_Direction:_ Your task is to copy the material exactly.

_Data lines:_
-- begin --
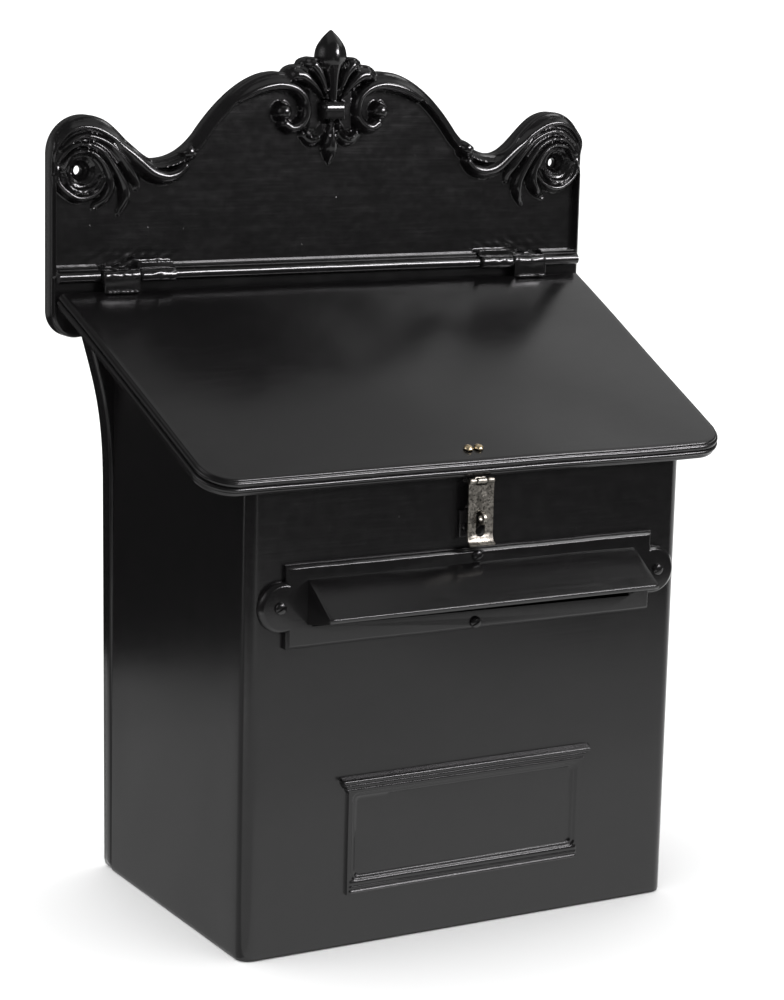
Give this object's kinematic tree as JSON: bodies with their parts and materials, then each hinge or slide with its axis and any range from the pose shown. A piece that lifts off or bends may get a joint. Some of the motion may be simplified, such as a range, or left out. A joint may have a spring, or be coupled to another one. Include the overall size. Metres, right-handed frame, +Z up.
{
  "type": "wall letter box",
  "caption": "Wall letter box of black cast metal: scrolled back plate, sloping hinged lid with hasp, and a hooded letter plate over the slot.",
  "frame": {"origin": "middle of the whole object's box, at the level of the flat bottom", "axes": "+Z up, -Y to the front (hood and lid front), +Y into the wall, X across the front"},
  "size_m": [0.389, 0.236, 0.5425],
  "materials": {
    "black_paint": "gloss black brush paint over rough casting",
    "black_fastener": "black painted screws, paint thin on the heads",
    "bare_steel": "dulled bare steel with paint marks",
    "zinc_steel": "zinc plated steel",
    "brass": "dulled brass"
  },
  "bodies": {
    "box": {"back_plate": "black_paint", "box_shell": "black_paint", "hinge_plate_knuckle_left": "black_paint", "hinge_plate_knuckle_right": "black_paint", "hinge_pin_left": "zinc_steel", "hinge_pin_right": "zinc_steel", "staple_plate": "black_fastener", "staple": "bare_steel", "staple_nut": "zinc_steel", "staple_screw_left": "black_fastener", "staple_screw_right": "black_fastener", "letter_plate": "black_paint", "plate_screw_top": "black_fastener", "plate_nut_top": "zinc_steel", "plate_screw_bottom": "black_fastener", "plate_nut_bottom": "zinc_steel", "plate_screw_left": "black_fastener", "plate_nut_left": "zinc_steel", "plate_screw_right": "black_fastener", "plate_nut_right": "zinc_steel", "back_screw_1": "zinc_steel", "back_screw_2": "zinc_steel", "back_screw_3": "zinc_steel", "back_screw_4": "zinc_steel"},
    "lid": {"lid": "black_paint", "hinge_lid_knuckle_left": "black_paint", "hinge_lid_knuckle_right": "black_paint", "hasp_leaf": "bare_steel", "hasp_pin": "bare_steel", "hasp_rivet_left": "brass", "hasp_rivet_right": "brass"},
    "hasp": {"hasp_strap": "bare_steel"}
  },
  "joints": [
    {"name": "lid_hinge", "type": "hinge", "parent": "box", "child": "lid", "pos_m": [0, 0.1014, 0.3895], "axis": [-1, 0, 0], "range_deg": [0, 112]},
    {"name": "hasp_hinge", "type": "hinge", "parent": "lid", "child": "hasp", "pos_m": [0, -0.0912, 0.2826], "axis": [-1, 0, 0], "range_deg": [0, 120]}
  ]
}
-- end --
_Exercise answer:_
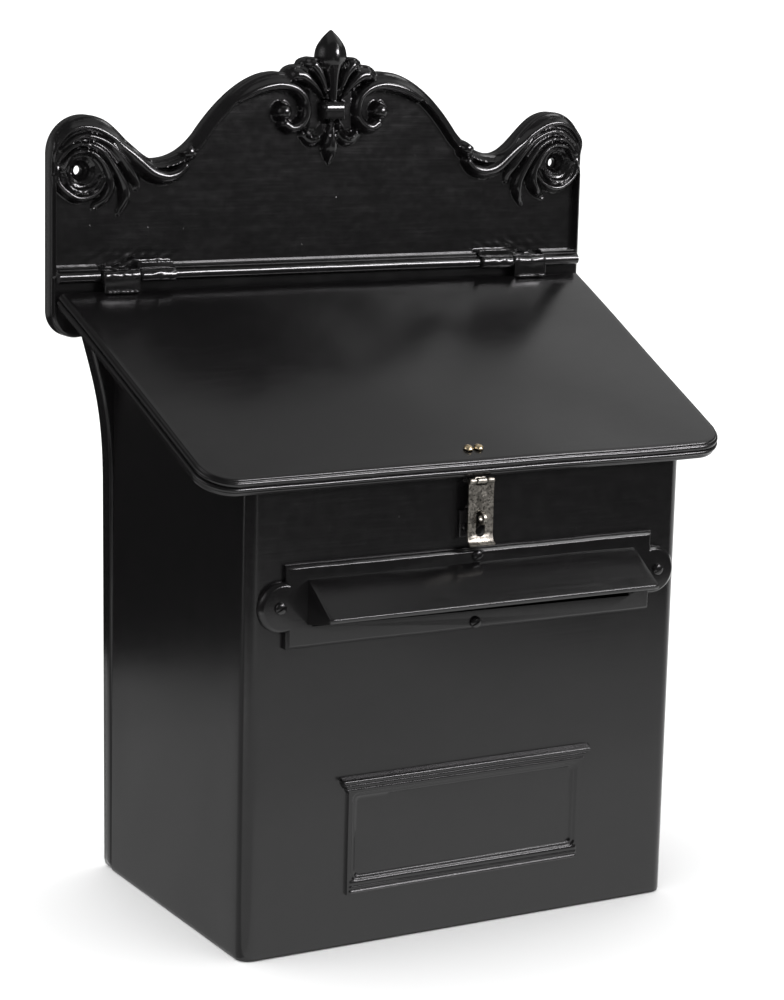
Give this object's kinematic tree as JSON: bodies with their parts and materials, then each hinge or slide with its axis and any range from the pose shown. A piece that lifts off or bends may get a joint. Some of the motion may be simplified, such as a range, or left out. A joint may have a spring, or be coupled to another one. Include the overall size. Metres, right-handed frame, +Z up.
{
  "type": "wall letter box",
  "caption": "Wall letter box of black cast metal: scrolled back plate, sloping hinged lid with hasp, and a hooded letter plate over the slot.",
  "frame": {"origin": "middle of the whole object's box, at the level of the flat bottom", "axes": "+Z up, -Y to the front (hood and lid front), +Y into the wall, X across the front"},
  "size_m": [0.389, 0.236, 0.5425],
  "materials": {
    "black_paint": "gloss black brush paint over rough casting",
    "black_fastener": "black painted screws, paint thin on the heads",
    "bare_steel": "dulled bare steel with paint marks",
    "zinc_steel": "zinc plated steel",
    "brass": "dulled brass"
  },
  "bodies": {
    "box": {"back_plate": "black_paint", "box_shell": "black_paint", "hinge_plate_knuckle_left": "black_paint", "hinge_plate_knuckle_right": "black_paint", "hinge_pin_left": "zinc_steel", "hinge_pin_right": "zinc_steel", "staple_plate": "black_fastener", "staple": "bare_steel", "staple_nut": "zinc_steel", "staple_screw_left": "black_fastener", "staple_screw_right": "black_fastener", "letter_plate": "black_paint", "plate_screw_top": "black_fastener", "plate_nut_top": "zinc_steel", "plate_screw_bottom": "black_fastener", "plate_nut_bottom": "zinc_steel", "plate_screw_left": "black_fastener", "plate_nut_left": "zinc_steel", "plate_screw_right": "black_fastener", "plate_nut_right": "zinc_steel", "back_screw_1": "zinc_steel", "back_screw_2": "zinc_steel", "back_screw_3": "zinc_steel", "back_screw_4": "zinc_steel"},
    "lid": {"lid": "black_paint", "hinge_lid_knuckle_left": "black_paint", "hinge_lid_knuckle_right": "black_paint", "hasp_leaf": "bare_steel", "hasp_pin": "bare_steel", "hasp_rivet_left": "brass", "hasp_rivet_right": "brass"},
    "hasp": {"hasp_strap": "bare_steel"}
  },
  "joints": [
    {"name": "lid_hinge", "type": "hinge", "parent": "box", "child": "lid", "pos_m": [0, 0.1014, 0.3895], "axis": [-1, 0, 0], "range_deg": [0, 112]},
    {"name": "hasp_hinge", "type": "hinge", "parent": "lid", "child": "hasp", "pos_m": [0, -0.0912, 0.2826], "axis": [-1, 0, 0], "range_deg": [0, 120]}
  ]
}